Bus drivers on the Isle of Man are meeting union leaders to discuss strikes for the next three months in a bitter dispute with government-owned Bus Vannin. The row began after the Manx government’s Department of Community Culture and Leisure (DCCL) instructed Vannin to cut the budget by £300,000. Drivers’ contracts were then terminated and new contracts imposed, slashing drivers’ wages by up to £3,000-a-year.  
Unite is urging Vannin and the DCCL to sit down face-to-face with an independent third party chair for binding arbitration to resolve the dispute. Unite members took part in a three-day strike last month ( 20-22 December) after talks broke down.

Ireland: 91% vote for a strike against cuts

The threat of a strike at Bus Eireann has deepened after 1,000 staff backed industrial action by an overwhelming majority today. The operator serves the whole of the Republic, with the exception of Dublin.
SIPTU members have voted by 91% to take strike action if the company imposes cuts in premium pay, annual leave, overtime, and other work practices from Sunday. The union said the strike action will affect Bus Eireann services countrywide from Thursday 17 January, and could spread to other companies in the CIE group.

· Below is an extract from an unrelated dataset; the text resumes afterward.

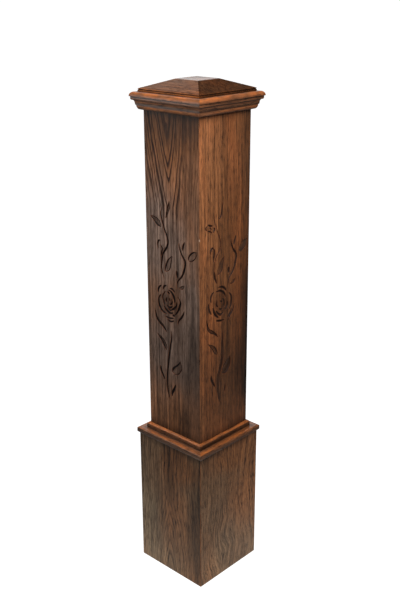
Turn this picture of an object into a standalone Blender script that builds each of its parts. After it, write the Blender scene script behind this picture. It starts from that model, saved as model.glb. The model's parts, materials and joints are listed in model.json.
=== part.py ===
"""A box newel post: a hollow square shaft of four mitred boards with an incised rose, a boarded foot
under a shelf and a bead, and a moulded, bull-nosed head under a low pyramid cap.

Metres, +Z up. The origin is the middle of the foot, on the floor. The front face looks along -Y.
"""

import math

import bmesh
import bpy
from mathutils import Matrix, Vector

MM = 0.001

# Clearance between pieces that touch
FIT_GAP = 0.3 * MM

# Shaft: four boards from the floor to the underside of the collar
SHAFT_WIDTH = 165.0 * MM
SHAFT_HEIGHT = 1157.0 * MM
SHAFT_BOARD = 19.0 * MM

# Eased corners of the shaft, stopped just short of the bead and of the bed moulding
SHAFT_ARRIS = 0.8 * MM
ARRIS_STOP = 1.0 * MM

# Foot: boards around the shaft, a shelf on their ends and a bead on the shelf
BASE_BOARD = 19.0 * MM
BASE_HEIGHT = 354.0 * MM
SHELF_THICKNESS = 13.9 * MM
SHELF_OVERHANG = 4.6 * MM
SHELF_ROUND = 3.5 * MM
BEAD_WIDTH = 6.6 * MM
BEAD_HEIGHT = 13.2 * MM
BEAD_ROUND = 5.8 * MM

# Bed moulding under the collar: from the shaft outwards a flat toe, a round, a fillet and a hollow
BED_HEIGHT = 20.4 * MM
BED_TOE = 4.5 * MM
BED_ROUND_REACH = 6.5 * MM
BED_ROUND_HEIGHT = 10.5 * MM
BED_FILLET = 1.6 * MM
BED_HOLLOW_REACH = 3.4 * MM

# Collar: a bull nose above a shallow step, reaching out past the bed moulding
COLLAR_THICKNESS = 17.7 * MM
COLLAR_OVERHANG = 6.0 * MM
COLLAR_STEP = 2.3 * MM
COLLAR_STEP_HEIGHT = 7.5 * MM
COLLAR_NOSE_ROUND = 9.0 * MM
COLLAR_FOOT_ROUND = 3.0 * MM

# Cap: a low pyramid on a narrow grooved edge, set in from the collar's nose
CAP_SETBACK = 13.5 * MM
CAP_EDGE = 6.2 * MM
CAP_RISE = 20.2 * MM
CAP_TOP_WIDTH = 67.4 * MM
CAP_GROOVE = 1.2 * MM
CAP_GROOVE_HEIGHT = 2.0 * MM
CAP_ARRIS = 0.8 * MM

# Carving. Points are millimetres on a face of this width and this clear height, measured across from
# the drawing's middle line and up from the rose; they grow and shrink with the real face. The drawing
# stands a little right of the face's middle, and the rose this share of the way up the clear height.
DRAWN_WIDTH = 165.0
DRAWN_HEIGHT = 754.8
DRAWN_SHIFT = 1.2
DRAWN_TOP = 238.0
ROSE_SHARE = 0.4348
ROSE_ACROSS = -14.0
ROSE_STRETCH = 1.12
GROOVE_SLOPE = 0.7
LEAF_LEAN = 0.2
CUTTER_RISE = 0.25
CUTTER_TIP = 0.3 * MM
STATIONS_PER_SPAN = 2

# Straight pieces to each rounded edge, and the distance within which corners are one
ROUND_STEPS = 5
WELD = 0.01 * MM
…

However, the other main union at the operator - the National Bus and Rail Union - has warned its members may down tools this Sunday. This would mean they would defy the legal requirement that they give seven days notice of industrial action.
Bus Eireann revealed its financial crisis last June with proposals for a massive cost-cutting plan including cuts to overtime and shift rates, premium and expense payments and annual leave, and increasing the working week.
The cost-cutting plan includes reducing overtime rates from 1.5-1.25 times; the working week for clerical and executive staff moving from 36 to 39 hours; reducing annual leave by three days this year and in 2014 and 2015; and a one-third cut in other allowances and expenses. The company has around 2,500 staff, with about two-thirds employed as drivers.